The Boginas next contend that the court erred in awarding Boatmen's an attorney fee of 15% of the principal amount due. The note provided for an attorney fee in the amount of 15% of the amount due if the note should be placed in the hands of *705 an attorney for collection. Boginas make some argument that 15% of the amount due is not a reasonable attorney fee. This argument overlooks the fact that the note provided for a 15% attorney fee. In Harris v. Union Elec. Co., 766 S.W.2d 80, 89[5] (Mo. banc 1989), the court held "[w]here the claim to attorneys' fees is based upon a contract, the court must adhere to the terms of the contract and may not go beyond it." The court adhered to the terms of the note and did not go beyond the 15% authorized. The question is not one of reasonableness but simply one as to the provision of the contract for attorney fees. The court correctly followed the terms of the contract.[2]

The Boginas finally contend that the judgment was improper when it provided that the judgment would bear interest at the rate of 13% per annum because the judgment included interest which was due on the principal sum up to the date of judgment. Boginas contend this constitutes the compounding of interest contrary to the case law in Missouri and § 408.080. Section 408.080 provides that parties may contract in writing for the payment of interest upon interest but the interest shall not be compounded more often than once a month. Boginas contend that they did not agree to pay compound interest and therefore allowing interest on the judgment which contained an amount for prejudgment interest was compounding interest. No case had been cited or located which has considered this question in Missouri. It is stated in 47 C.J.S. Interest and Usury § 24, pgs. 70-71 (1982):

However, while there are some decisions to the contrary, it has generally been held that a judgment bears interest on the whole amount thereof, although such amount is made up partly of interest on the original obligation, and even though the interest is separately stated in the judgment. This rule is not affected by statutes which prohibit the allowance of compound interest, since such statutes are intended merely as regulations of interest on contracts and not interest on judgments, and are designed to prevent the imposition on borrowers of the heavy exactions by compounding interest at frequent intervals.

It is also stated in 45 Am.Jur.2d, Interest and Usury § 78 P. 71 (1969):

Although compound interest generally is not allowable on a judgment, it is established that a judgment bears interest on the whole amount from its date even though the amount is in part made up of interest,.... As a consequence, compound interest may in effect be recovered on a judgment whereby, the aggregate amount of principal and interest is turned into a new principal, ....

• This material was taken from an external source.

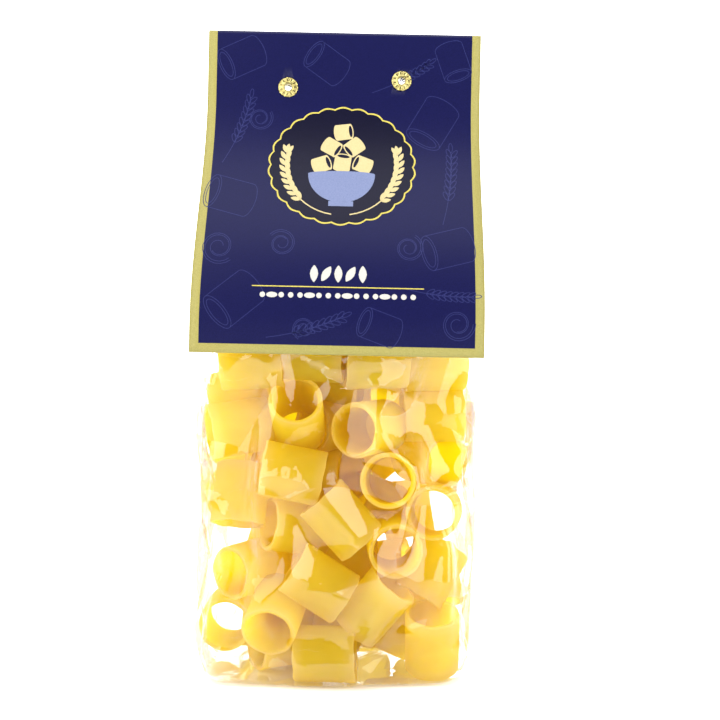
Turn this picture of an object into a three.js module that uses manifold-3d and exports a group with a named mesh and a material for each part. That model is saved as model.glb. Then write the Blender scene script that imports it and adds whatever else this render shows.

In Big Bear Properties, Inc. v. Gherman, 95 Cal. App. 3rd 908, 157 Cal. Rptr. 443, 447[5, 6] (1979), the court quoted C.J.S. as set out above and held that the rule against the compounding of interest does not prevent the allowance of interest on a judgment which includes an award of interest. In Rochester Carting Co. v. Levitt, 36 N.Y.2d 264, 367 N.Y.S.2d 242, 245, 326 N.E.2d 808, 811[6-8] (1975), the court stated that prejudgment interest is awarded on the theory that it is necessary in order to give full compensation for the loss sustained. On the other hand post-judgment interest, or interest on the judgment, is awarded on the theory that it is a penalty for delayed payment of the judgment.

In order to award Boatmen's the full amount which was due on its note the court had to calculate the interest which was due up to the date of judgment. Once the *706 judgment was entered § 408.040 provides that interest shall be allowed on the judgment from the date it is rendered and if the judgment is upon a contract which bears more than 9% interest then the judgment shall bear interest at the contract rate.

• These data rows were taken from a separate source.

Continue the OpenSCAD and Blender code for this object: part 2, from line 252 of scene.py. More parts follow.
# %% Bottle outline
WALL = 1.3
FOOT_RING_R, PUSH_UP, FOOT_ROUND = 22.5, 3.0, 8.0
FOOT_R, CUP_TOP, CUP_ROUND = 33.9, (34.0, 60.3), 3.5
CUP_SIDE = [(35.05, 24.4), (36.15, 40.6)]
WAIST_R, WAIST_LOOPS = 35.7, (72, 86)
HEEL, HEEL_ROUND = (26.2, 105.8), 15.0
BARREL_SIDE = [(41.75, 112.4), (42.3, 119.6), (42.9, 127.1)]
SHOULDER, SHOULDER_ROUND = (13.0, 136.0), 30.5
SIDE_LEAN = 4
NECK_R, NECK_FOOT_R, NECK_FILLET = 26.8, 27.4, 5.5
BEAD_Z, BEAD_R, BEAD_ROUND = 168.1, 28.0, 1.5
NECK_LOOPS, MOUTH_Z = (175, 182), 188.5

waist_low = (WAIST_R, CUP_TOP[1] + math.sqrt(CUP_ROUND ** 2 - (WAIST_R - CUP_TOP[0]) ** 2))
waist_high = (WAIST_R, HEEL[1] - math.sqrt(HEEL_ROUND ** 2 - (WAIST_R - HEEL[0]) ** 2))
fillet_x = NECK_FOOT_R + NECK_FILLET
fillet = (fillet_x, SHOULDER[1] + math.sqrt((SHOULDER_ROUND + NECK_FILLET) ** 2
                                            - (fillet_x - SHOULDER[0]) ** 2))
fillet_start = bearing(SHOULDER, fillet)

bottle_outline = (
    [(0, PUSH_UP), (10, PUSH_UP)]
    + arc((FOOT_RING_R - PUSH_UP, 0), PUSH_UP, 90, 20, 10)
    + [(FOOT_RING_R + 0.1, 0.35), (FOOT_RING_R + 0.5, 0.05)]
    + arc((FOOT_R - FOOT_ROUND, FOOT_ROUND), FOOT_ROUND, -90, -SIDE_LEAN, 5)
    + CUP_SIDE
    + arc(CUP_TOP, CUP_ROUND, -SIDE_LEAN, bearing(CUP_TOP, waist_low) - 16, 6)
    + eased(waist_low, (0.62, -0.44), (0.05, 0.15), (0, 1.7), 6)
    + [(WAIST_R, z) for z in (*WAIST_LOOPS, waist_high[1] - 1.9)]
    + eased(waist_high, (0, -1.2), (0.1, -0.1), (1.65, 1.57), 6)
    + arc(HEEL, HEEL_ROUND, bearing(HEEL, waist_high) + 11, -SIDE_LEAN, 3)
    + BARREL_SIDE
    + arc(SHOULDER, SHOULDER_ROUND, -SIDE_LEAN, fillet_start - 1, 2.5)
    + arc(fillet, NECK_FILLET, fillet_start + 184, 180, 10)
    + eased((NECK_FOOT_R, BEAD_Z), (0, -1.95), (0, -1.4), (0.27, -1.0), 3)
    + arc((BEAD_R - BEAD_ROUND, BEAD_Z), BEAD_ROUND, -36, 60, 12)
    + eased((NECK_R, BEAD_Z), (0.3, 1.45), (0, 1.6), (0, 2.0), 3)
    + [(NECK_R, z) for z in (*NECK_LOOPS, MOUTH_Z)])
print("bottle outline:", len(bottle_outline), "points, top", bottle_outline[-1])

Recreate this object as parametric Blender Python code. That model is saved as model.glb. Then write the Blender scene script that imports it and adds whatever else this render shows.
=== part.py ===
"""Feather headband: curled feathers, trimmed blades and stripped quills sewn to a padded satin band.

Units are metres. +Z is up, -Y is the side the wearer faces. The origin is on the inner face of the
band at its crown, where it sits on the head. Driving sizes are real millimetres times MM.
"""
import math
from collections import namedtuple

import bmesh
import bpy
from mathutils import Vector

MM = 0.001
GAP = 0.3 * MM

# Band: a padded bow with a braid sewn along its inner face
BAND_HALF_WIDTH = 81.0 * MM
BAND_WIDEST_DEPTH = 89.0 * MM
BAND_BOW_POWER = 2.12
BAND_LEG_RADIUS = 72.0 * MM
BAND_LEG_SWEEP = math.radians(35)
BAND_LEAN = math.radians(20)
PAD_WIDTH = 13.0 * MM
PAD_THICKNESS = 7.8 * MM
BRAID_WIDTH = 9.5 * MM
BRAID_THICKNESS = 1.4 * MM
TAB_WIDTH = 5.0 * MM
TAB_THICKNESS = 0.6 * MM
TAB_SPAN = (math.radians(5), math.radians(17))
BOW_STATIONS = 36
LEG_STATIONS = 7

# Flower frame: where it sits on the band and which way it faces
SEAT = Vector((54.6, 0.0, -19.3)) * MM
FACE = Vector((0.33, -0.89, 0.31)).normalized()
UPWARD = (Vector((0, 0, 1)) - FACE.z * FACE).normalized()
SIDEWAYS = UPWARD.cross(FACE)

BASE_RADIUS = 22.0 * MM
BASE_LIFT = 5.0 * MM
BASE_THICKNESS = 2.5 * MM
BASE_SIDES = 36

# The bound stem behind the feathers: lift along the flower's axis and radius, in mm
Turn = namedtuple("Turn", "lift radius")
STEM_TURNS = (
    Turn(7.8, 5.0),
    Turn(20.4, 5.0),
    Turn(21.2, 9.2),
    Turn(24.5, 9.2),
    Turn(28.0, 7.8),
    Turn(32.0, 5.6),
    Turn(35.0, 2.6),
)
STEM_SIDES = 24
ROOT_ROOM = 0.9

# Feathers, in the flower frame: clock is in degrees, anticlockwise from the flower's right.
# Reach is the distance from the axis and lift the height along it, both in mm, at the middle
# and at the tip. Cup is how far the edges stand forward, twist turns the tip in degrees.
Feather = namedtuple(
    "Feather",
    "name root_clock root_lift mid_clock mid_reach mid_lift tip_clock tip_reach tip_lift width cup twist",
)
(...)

This court finds the quotations from the texts set out above to be persuasive and holds that the judgment bears interest even though it contains an amount designated as interest. Section 408.080 is designed as a regulation of interest on contracts and does not purport to apply to interest on judgments. Section 408.040 does not contain any prohibition against a judgment bearing interest which is made up partly of prejudgment interest. It was necessary to award Boatmen's interest on the amount due up to the date of the judgment; otherwise Boatmen's would not have recovered the full amount due. To hold that Boatmen's may not recover interest on the judgment would deprive it of compensation for the delay in paying the judgment.

This court holds that a judgment bears interest at the rate allowed by law even if the judgment is made up partly of prejudgment interest. The court properly allowed interest on the judgment at the contract rate.

The judgment is affirmed.

All concur.

NOTES

[1] All sectional references are to RSMo 1986.

[2] Each of the Boginas executed a "guaranty" of the note. Although not challenged by the parties this court has not considered the "guaranties" because they do not qualify as such. A guaranty is a collateral agreement for performance of an undertaking of another. Mobil Oil Corp. v. Days, 618 S.W.2d 286, 287[1] (Mo.App. 1981). It imports two different obligations, that of principal debtor and that of guarantor. Id. As a secondary obligation, a guaranty can exist only if there is a principal obligation to which it is collateral. Id. The liability of both Boginas was primary because both were liable on the note as partners. Thus there was no principal liability to which the "guaranties" were collateral. In effect the Boginas simply obligated themselves twice for the same debtonce on the note and again on the "guaranty." The "guaranty" was therefore not a guaranty of the note.